Re: Battery powered raspberry pi
 
Quote:

Originally Posted by Joe Johnson (Post 1313203)
So... ...I want to have a laptop or some such that has an integral battery that could stay alive during the power cycles on the robot and could also be a USB host for the Arduino(s) that are counting pulses and also act as a bridge from USB on the Arduino(s) to the some ethernet protocol (UDP I suppose?) to get data to the cRIO.

It seems to me that this would be legal (assuming the 2013 rules apply in 2014).

What does the Chief Delphi community think?

COTS laptop on the robot was legal in 2013, if under $400.
USB on COTS laptop to power another device like a camera was legal in 2013 (if that device is interfaced only to the COTS laptop).

Personally I'd use the Parallax Propeller for this, it has USB and the cogs lend themselves to reading encoders nicely, that said using that or the Arduino as a custom circuit should have been legal in 2013.

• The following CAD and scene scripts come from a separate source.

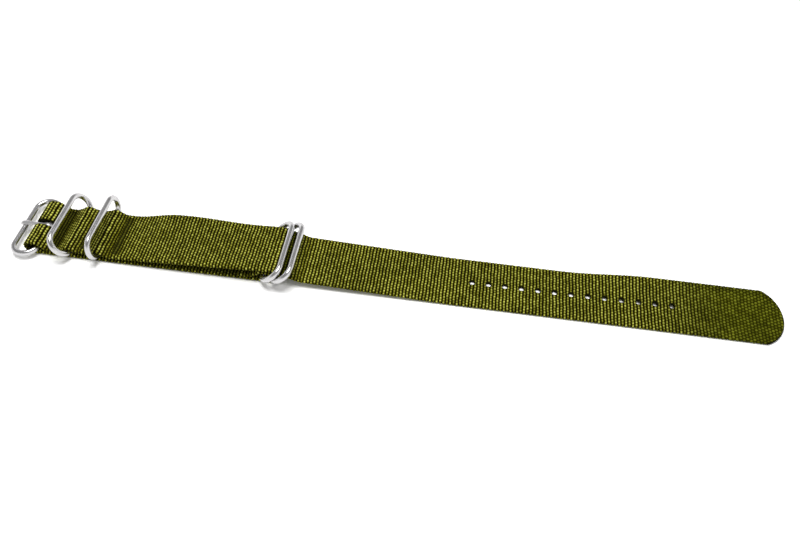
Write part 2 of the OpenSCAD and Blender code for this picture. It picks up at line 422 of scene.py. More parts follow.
@dataclass
class Webbing:
    """A ribbed webbing along a path, with its holes and cuts."""

    path: BeltPath
    crest: float
    width: float = 22.0
    thickness: float = 1.4
    step: float = 0.2
    edge: float = 0.55
    edge_rows: int = 6
    rim_share: float = 0.98
    scallop: float = 0.13
    scallop_reach: float = 1.8
    weave: RibbedWeave = field(default_factory=RibbedWeave)
    groove_open: float = 1.3
    open_range: tuple[float, float] = (0.4, 1.5)
    mid_level: float = 0.6
    melt_flat: float = 0.45
    bend_shade: float = 0.35
    far_face: float = 0.5
    holes: list[float] = field(default_factory=list)
    hole_radius: float = 1.0
    square_share: float = 0.8
    square_reach: float = 2.2
    hole_melt: float = 0.4
    cut_melt: float = 0.35
    tip_melt: float = 0.5
    cuts: list[Cut] = field(default_factory=list)
    tip: TipArc = TipArc(FAR_AWAY, FAR_AWAY)
    tip_lines: int = 56
    tip_last: float = 1.5
    bars: list[Press] = field(default_factory=list)
    lifts: list[Lift] = field(default_factory=list)
    wear: float = 1.0
    wear_start: float = 0.0
    wear_full: float = 12.0
    # Painted shade: the stretch between the loop rings' bars is darkened as if in their shadow.
    ring_shaded: tuple[float, float] = (-FAR_AWAY, -FAR_AWAY)
    ring_shade_fade: float = 0.6
    edge_shade: float = 0.4

    def piece(self, name: str, start: float, end: float) -> Piece:
        """Makes the stretch between two distances along the path.

        Each point lies on the path, moved across by its y and off the path's side by half the
        thickness, less the weave's grooves, and rounded down to the edges. Grooves open on the outside
        of a bend and close on its inside.

        Args:
            name: the piece's name.
            start: distance of its first end along the path.
            end: distance of its other end, or of the tip.

        Returns:
            The closed mesh.
        """
        lines = self._lines(start, end)
        s, y = np.meshgrid(lines, self._columns(), indexing="ij")
        outer = self.width / 2
        half = self._half_width(lines)[:, None]
        inset = np.sign(y) * (outer - half) * smoothstep(outer - self.scallop_reach, outer, np.abs(y))
        y = np.where(s > self._tip_start(), y * half / outer, y - inset)
        kept = self._kept(s, y)
        s, y = self._round_holes(s, y)
        from_rim = 1 - np.clip(self._from_edge(s, y, half) / self.edge, 0, 1)
        rim = np.sqrt(1 - self.rim_share * from_rim**2)
        sealed, worn, bend = self._sealed(s, y), self._worn(s), self._bend(s)
        places, heading, _ = self.path.at(s)
        normal = np.stack([-np.sin(heading), np.cos(heading)], -1)
        share = np.clip(y / self.width + 0.5, 0, 1)
        rise = sum((lift.rise(s, share) for lift in self.lifts), np.zeros(s.shape))
        sides, levels = [], []
        for sign, back in ((1, False), (-1, True)):
            opened = np.clip(1 - self.groove_open * sign * bend, *self.open_range)
            height = self.weave.height(s - self.crest, y, back, worn)
            level = np.clip(self.mid_level + (height - self.mid_level) * opened, 0, 1)
            level = level * (1 - self.melt_flat * sealed)
            off = rim * (self.thickness / 2 - self.weave.depth * (1 - level))
            moved = places + self._pressed(places, normal, y, sign)[..., None] * normal
            side = moved + sign * off[..., None] * normal
            sides.append(np.stack([side[..., 0], y, np.maximum(side[..., 1], 0) + rise], -1))
            levels.append(np.clip(level - self.bend_shade * np.clip(sign * bend, 0, 1), 0, 1))
        # Real wear towards the tip, plus painted shade between the loop rings and painted shade along
        # the edges' side walls.
        worn_and_shaded = np.maximum(np.maximum(1 - worn**3, self._ring_shade(s)), self.edge_shade * (1 - rim))
        return Shell(*sides, kept, s, y, *levels, sealed, worn_and_shaded).mesh(name)

    def _worn(self, s: Array) -> Array:
        """How much of the ribs' relief is left, which falls smoothly to its least near the tip."""
        return 1 - (1 - self.wear) * smoothstep(self.wear_start, self.path.length - self.wear_full, s)

    def _ring_shade(self, s: Array) -> Array:
        """1 along the stretch between the loop rings where shade is painted, and 0 a little way past
        its ends.
        """
        (start, end), fade = self.ring_shaded, self.ring_shade_fade
        return smoothstep(start - fade, start, s) * (1 - smoothstep(end, end + fade, s))

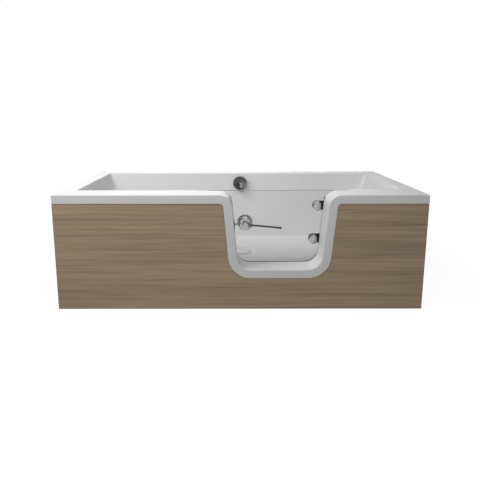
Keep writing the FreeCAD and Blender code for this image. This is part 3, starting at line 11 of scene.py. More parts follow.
import bmesh
import bpy
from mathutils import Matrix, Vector


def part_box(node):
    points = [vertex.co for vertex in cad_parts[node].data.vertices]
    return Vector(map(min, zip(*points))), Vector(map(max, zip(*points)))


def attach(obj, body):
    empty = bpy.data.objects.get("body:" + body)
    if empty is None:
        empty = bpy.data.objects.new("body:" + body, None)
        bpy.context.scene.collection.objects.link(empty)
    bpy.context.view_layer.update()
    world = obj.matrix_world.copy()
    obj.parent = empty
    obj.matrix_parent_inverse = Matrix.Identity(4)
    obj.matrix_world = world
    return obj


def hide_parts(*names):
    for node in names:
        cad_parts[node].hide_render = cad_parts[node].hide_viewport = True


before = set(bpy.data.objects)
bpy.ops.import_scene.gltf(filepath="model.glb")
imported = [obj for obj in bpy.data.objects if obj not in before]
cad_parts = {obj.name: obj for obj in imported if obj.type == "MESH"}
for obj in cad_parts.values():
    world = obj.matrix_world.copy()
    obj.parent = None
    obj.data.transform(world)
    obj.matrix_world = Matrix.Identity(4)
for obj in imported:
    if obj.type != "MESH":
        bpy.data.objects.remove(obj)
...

Keep in mind you are going to add at least 1 pound of weight doing all this.
Perhaps you can manage this with an Android device?

Joe Ross 16-12-2013 11:52

Re: Battery powered raspberry pi
 
Quote:

Originally Posted by Joe Johnson (Post 1313203)
I have an idea for putting incremental encoders on the motors (quad input, 2 pulses per motor rev.). Using these incremental encoders, I can have something like an Arduino keep track of absolute position. But, that means we have to zero the count at some point. Okay fine. We do that in the pits when we are always calm, cool and collected (kidding). But we often have to cycle power on the field. Not only that but we often have to move the arm or finger or whatever while the robot is powered off. There goes the zero point for the CPU that is keeping track of the position.

Why not use the flash memory in the cRIO periodically save the position? The preferences class in C++/Java would be great for this. You'd have to choose when to save the data carefully, to avoid hitting the flash memory 100,000 write cycles. It could be as simple as press this button then power off the cRIO, or as complicated as saving it each time it stops moving.